(Entries with parts and joints)
· · ·

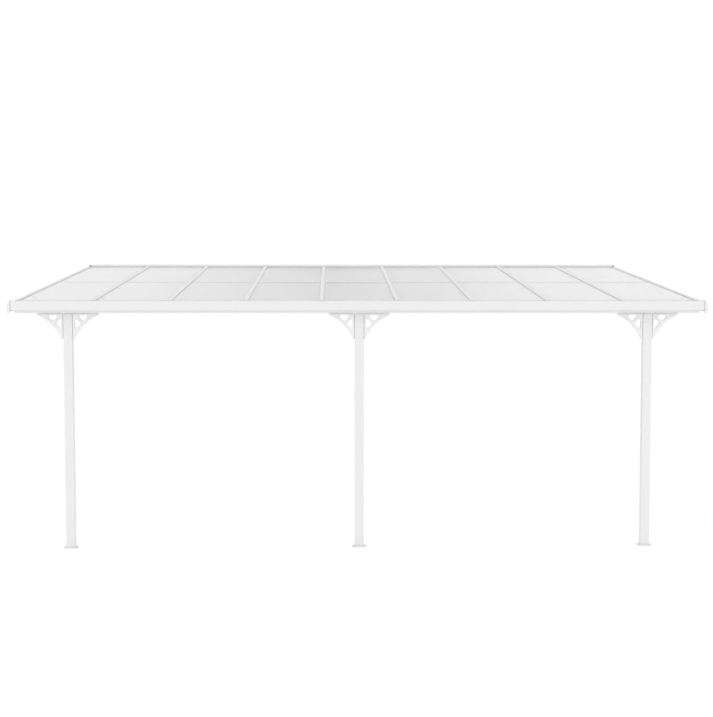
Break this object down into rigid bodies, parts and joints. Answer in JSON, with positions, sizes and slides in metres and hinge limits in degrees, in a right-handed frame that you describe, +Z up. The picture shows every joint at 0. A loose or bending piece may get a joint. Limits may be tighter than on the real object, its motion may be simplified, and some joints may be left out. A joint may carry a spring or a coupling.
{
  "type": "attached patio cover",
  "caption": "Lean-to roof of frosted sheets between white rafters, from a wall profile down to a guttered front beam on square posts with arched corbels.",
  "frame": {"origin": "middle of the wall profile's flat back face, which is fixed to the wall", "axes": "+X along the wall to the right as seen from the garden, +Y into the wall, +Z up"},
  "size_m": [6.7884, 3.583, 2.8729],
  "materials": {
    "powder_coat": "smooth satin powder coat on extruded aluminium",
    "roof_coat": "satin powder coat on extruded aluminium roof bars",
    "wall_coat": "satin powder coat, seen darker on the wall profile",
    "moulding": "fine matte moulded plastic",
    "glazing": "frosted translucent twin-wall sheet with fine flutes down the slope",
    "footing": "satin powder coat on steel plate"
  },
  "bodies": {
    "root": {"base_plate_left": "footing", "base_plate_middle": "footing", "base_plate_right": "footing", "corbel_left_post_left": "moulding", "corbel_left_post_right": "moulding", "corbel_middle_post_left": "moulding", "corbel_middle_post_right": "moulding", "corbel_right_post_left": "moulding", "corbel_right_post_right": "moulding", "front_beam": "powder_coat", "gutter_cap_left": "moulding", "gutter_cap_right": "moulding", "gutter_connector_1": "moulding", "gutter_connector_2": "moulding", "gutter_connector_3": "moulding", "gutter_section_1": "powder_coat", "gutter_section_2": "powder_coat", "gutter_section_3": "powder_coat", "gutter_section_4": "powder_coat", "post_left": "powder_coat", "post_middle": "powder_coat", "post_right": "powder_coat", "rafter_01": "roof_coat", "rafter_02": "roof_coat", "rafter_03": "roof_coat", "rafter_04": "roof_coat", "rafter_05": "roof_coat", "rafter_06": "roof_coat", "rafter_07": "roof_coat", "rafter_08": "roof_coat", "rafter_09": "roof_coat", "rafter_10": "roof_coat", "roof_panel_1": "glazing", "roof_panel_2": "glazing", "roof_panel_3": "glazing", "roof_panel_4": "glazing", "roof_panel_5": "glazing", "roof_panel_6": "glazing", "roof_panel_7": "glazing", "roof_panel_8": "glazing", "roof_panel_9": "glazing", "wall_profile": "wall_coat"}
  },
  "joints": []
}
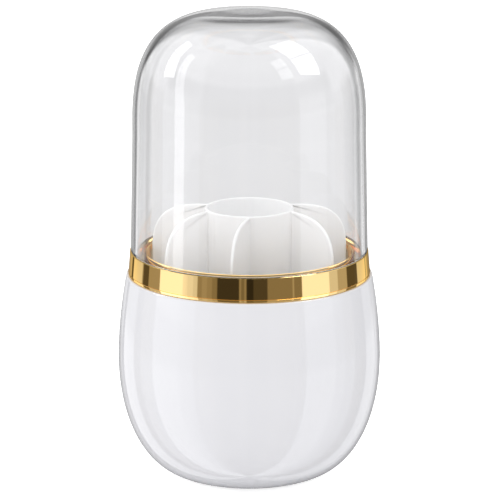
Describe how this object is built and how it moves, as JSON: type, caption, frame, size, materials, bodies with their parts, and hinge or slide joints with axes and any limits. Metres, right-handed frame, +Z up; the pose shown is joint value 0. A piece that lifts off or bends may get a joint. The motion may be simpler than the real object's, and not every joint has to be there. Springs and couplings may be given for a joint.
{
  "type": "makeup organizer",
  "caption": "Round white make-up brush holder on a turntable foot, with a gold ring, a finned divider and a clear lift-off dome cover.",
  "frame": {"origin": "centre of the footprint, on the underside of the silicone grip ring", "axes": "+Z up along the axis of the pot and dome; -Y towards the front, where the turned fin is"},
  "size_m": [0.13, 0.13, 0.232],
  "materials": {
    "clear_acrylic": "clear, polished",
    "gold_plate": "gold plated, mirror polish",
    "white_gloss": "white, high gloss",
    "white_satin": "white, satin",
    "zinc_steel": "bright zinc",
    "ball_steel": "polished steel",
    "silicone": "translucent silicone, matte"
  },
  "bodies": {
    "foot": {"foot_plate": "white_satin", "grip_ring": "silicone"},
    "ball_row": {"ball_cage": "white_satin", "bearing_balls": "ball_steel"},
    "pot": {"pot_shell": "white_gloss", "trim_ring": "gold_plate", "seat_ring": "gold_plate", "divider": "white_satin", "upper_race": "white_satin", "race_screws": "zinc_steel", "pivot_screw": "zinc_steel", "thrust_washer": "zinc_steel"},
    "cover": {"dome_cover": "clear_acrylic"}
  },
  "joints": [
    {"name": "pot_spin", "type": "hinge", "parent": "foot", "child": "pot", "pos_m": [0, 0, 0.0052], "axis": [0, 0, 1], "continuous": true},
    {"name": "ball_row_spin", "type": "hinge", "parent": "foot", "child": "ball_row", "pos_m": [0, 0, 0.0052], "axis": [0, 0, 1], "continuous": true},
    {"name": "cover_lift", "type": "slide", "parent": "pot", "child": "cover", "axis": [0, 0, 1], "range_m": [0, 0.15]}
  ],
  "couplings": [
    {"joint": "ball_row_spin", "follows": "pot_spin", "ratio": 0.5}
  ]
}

· · ·

Aim of the exercise:
From the records above, extract every entry verbatim.

Output of the exercise:
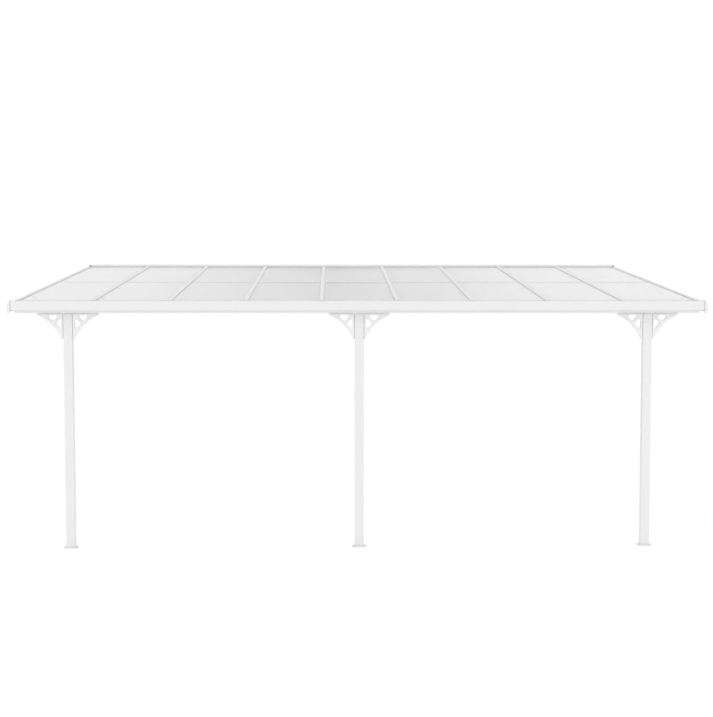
Break this object down into rigid bodies, parts and joints. Answer in JSON, with positions, sizes and slides in metres and hinge limits in degrees, in a right-handed frame that you describe, +Z up. The picture shows every joint at 0. A loose or bending piece may get a joint. Limits may be tighter than on the real object, its motion may be simplified, and some joints may be left out. A joint may carry a spring or a coupling.
{
  "type": "attached patio cover",
  "caption": "Lean-to roof of frosted sheets between white rafters, from a wall profile down to a guttered front beam on square posts with arched corbels.",
  "frame": {"origin": "middle of the wall profile's flat back face, which is fixed to the wall", "axes": "+X along the wall to the right as seen from the garden, +Y into the wall, +Z up"},
  "size_m": [6.7884, 3.583, 2.8729],
  "materials": {
    "powder_coat": "smooth satin powder coat on extruded aluminium",
    "roof_coat": "satin powder coat on extruded aluminium roof bars",
    "wall_coat": "satin powder coat, seen darker on the wall profile",
    "moulding": "fine matte moulded plastic",
    "glazing": "frosted translucent twin-wall sheet with fine flutes down the slope",
    "footing": "satin powder coat on steel plate"
  },
  "bodies": {
    "root": {"base_plate_left": "footing", "base_plate_middle": "footing", "base_plate_right": "footing", "corbel_left_post_left": "moulding", "corbel_left_post_right": "moulding", "corbel_middle_post_left": "moulding", "corbel_middle_post_right": "moulding", "corbel_right_post_left": "moulding", "corbel_right_post_right": "moulding", "front_beam": "powder_coat", "gutter_cap_left": "moulding", "gutter_cap_right": "moulding", "gutter_connector_1": "moulding", "gutter_connector_2": "moulding", "gutter_connector_3": "moulding", "gutter_section_1": "powder_coat", "gutter_section_2": "powder_coat", "gutter_section_3": "powder_coat", "gutter_section_4": "powder_coat", "post_left": "powder_coat", "post_middle": "powder_coat", "post_right": "powder_coat", "rafter_01": "roof_coat", "rafter_02": "roof_coat", "rafter_03": "roof_coat", "rafter_04": "roof_coat", "rafter_05": "roof_coat", "rafter_06": "roof_coat", "rafter_07": "roof_coat", "rafter_08": "roof_coat", "rafter_09": "roof_coat", "rafter_10": "roof_coat", "roof_panel_1": "glazing", "roof_panel_2": "glazing", "roof_panel_3": "glazing", "roof_panel_4": "glazing", "roof_panel_5": "glazing", "roof_panel_6": "glazing", "roof_panel_7": "glazing", "roof_panel_8": "glazing", "roof_panel_9": "glazing", "wall_profile": "wall_coat"}
  },
  "joints": []
}
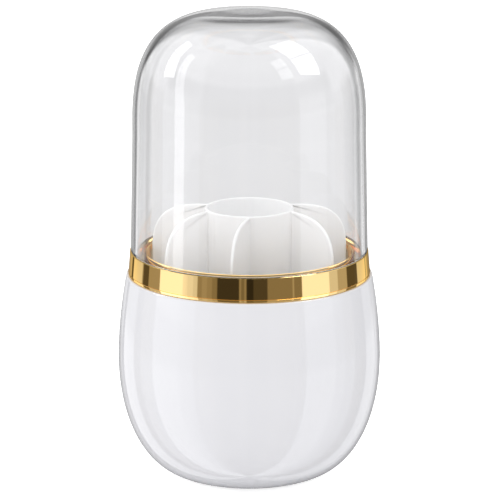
Describe how this object is built and how it moves, as JSON: type, caption, frame, size, materials, bodies with their parts, and hinge or slide joints with axes and any limits. Metres, right-handed frame, +Z up; the pose shown is joint value 0. A piece that lifts off or bends may get a joint. The motion may be simpler than the real object's, and not every joint has to be there. Springs and couplings may be given for a joint.
{
  "type": "makeup organizer",
  "caption": "Round white make-up brush holder on a turntable foot, with a gold ring, a finned divider and a clear lift-off dome cover.",
  "frame": {"origin": "centre of the footprint, on the underside of the silicone grip ring", "axes": "+Z up along the axis of the pot and dome; -Y towards the front, where the turned fin is"},
  "size_m": [0.13, 0.13, 0.232],
  "materials": {
    "clear_acrylic": "clear, polished",
    "gold_plate": "gold plated, mirror polish",
    "white_gloss": "white, high gloss",
    "white_satin": "white, satin",
    "zinc_steel": "bright zinc",
    "ball_steel": "polished steel",
    "silicone": "translucent silicone, matte"
  },
  "bodies": {
    "foot": {"foot_plate": "white_satin", "grip_ring": "silicone"},
    "ball_row": {"ball_cage": "white_satin", "bearing_balls": "ball_steel"},
    "pot": {"pot_shell": "white_gloss", "trim_ring": "gold_plate", "seat_ring": "gold_plate", "divider": "white_satin", "upper_race": "white_satin", "race_screws": "zinc_steel", "pivot_screw": "zinc_steel", "thrust_washer": "zinc_steel"},
    "cover": {"dome_cover": "clear_acrylic"}
  },
  "joints": [
    {"name": "pot_spin", "type": "hinge", "parent": "foot", "child": "pot", "pos_m": [0, 0, 0.0052], "axis": [0, 0, 1], "continuous": true},
    {"name": "ball_row_spin", "type": "hinge", "parent": "foot", "child": "ball_row", "pos_m": [0, 0, 0.0052], "axis": [0, 0, 1], "continuous": true},
    {"name": "cover_lift", "type": "slide", "parent": "pot", "child": "cover", "axis": [0, 0, 1], "range_m": [0, 0.15]}
  ],
  "couplings": [
    {"joint": "ball_row_spin", "follows": "pot_spin", "ratio": 0.5}
  ]
}